Решительным движением руки она вытерла слезы.
— Я такая же, как Суль, я это знаю, — прошептала она коту. — Но Суль пришлось умереть, потому что ей не позволяли делать с ненавистными ей людьми все, что она хотела. Я теперь делаю то же самое. Но я должна быть осторожнее. Суль же не соблюдала никакой осторожности, она хвасталась своим умением. Этого я никогда, никогда не буду делать!
Кот с пониманием смотрел ей в глаза.
4
После этого Тула в течение нескольких лет вела себя смирно.
Конечно, время от времени она позволяла себе кое-что, но это были в основном мелочи. К примеру, она «благословляла» огород матери, и он приносил хороший урожай, или спасала при трудных родах кобылу и жеребенка.
А вообще-то она ладила с окружающим ее миром. Все шло хорошо: она втихомолку лечила грудной кашель дедушки, подмешивая в его утренний кофе кое-какие травы; папа Эрланд стал чаще обычного бывать дома, так что вся семья собиралась вместе; и у нее самой появился новый друг.
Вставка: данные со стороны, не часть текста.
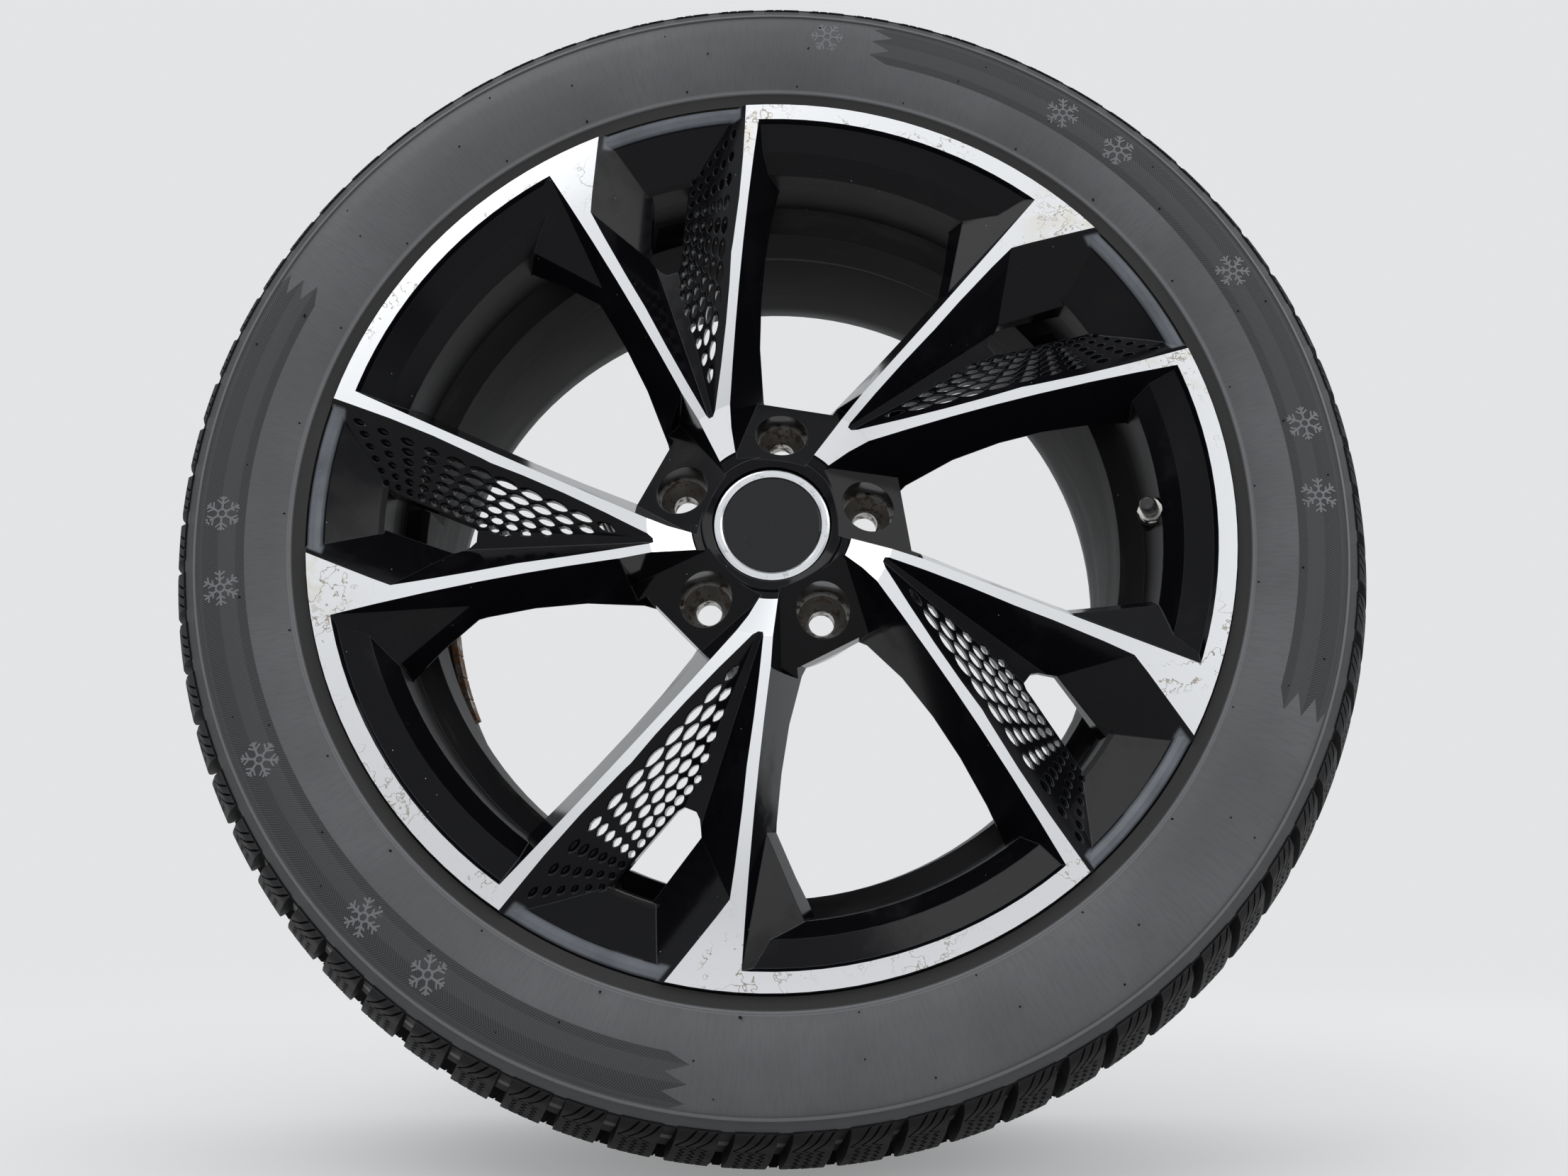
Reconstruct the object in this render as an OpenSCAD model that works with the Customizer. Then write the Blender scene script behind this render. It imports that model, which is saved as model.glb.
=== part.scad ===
// Road wheel and tyre assembly: a cast light-alloy wheel with five perforated V-spokes, its centre cap,
// a clamped metal valve, stick-on balance weights and a winter tyre. Millimetres.
// Each piece is drawn with +Z out of the wheel's face, then stood up so that the axle lies along Y,
// the face looks toward -Y and the tyre's lowest point is straight down. The origin is the wheel's centre.

/* [Part] */
// node to draw

/* [Rim] */
// diameter of the bead seats
seat_d = 462; // [455:0.5:470]
// distance between the inner faces of the two flanges
rim_w = 203.2; // [195:0.1:212]
// height of the flanges over the bead seats
flange_h = 17.2; // [15:0.1:19]
// thickness of each flange along the axle
flange_t = 10.9; // [9:0.1:13]
// width of the turned ring on the face's edge
lip_w = 10.6; // [7:0.1:14]
// inside diameter of the front of the barrel
barrel_d = 430; // [424:0.5:436]
// depth of the black slope behind the turned ring
slope_h = 22.4; // [18:0.1:28]
// inside diameter of the well
well_d = 408; // [402:0.5:412]
// wall of the barrel at the well
well_t = 6; // [4.5:0.1:8]
// length of the well along the axle
well_w = 30; // [24:1:40]
// inside diameter of the back of the barrel
back_d = 436; // [432:0.5:440]

/* [Hub] */
// centre bore that sits on the car's hub
bore_d = 66.6; // [57:0.1:74]
// circle of the five wheel bolts
pcd = 112; // [108:0.5:116]
// clearance hole of a wheel bolt
bolt_d = 15; // [13:0.1:16]
// counterbore over each bolt seat
socket_d = 30; // [27:0.5:32]
// depth of the bolt seats' upper edge under the face
seat_z = 62; // [56:0.5:68]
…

Ей уже исполнилось пятнадцать лет, и она переживала переходный возраст. Она сама не знала, чего хотела, переходя от бурной радости к глубокой меланхолии и тоски по смерти. С ней было то же самое, что и с миллионами других подростков. В этом смысле она ничем не отличалась от своих сверстников. Гунилла с разочарованием замечала, что ее волосы стали не такими золотистыми, какими были в детстве, теперь они потемнели и приобрели обычный темно-русый цвет. Черты ее лица обретали взрослую законченность, в них не было уже ребяческой прелести. Не то, чтобы Тула была дурнушкой, нет, но она стала более… да, более обычной. И наконец-то она похудела. Она по-прежнему отличалась крепким сложением, была небольшого роста, широкоплечей, с высокой грудью и узкими бедрами, точеными руками и ногами и не слишком длинной шеей. Но дома считали, что внешность не играет особой роли, поскольку очарование ее было по-прежнему безграничным. Смех ее все также был радостным и заразительным, и что бы она ни делала, она делала это со страстью.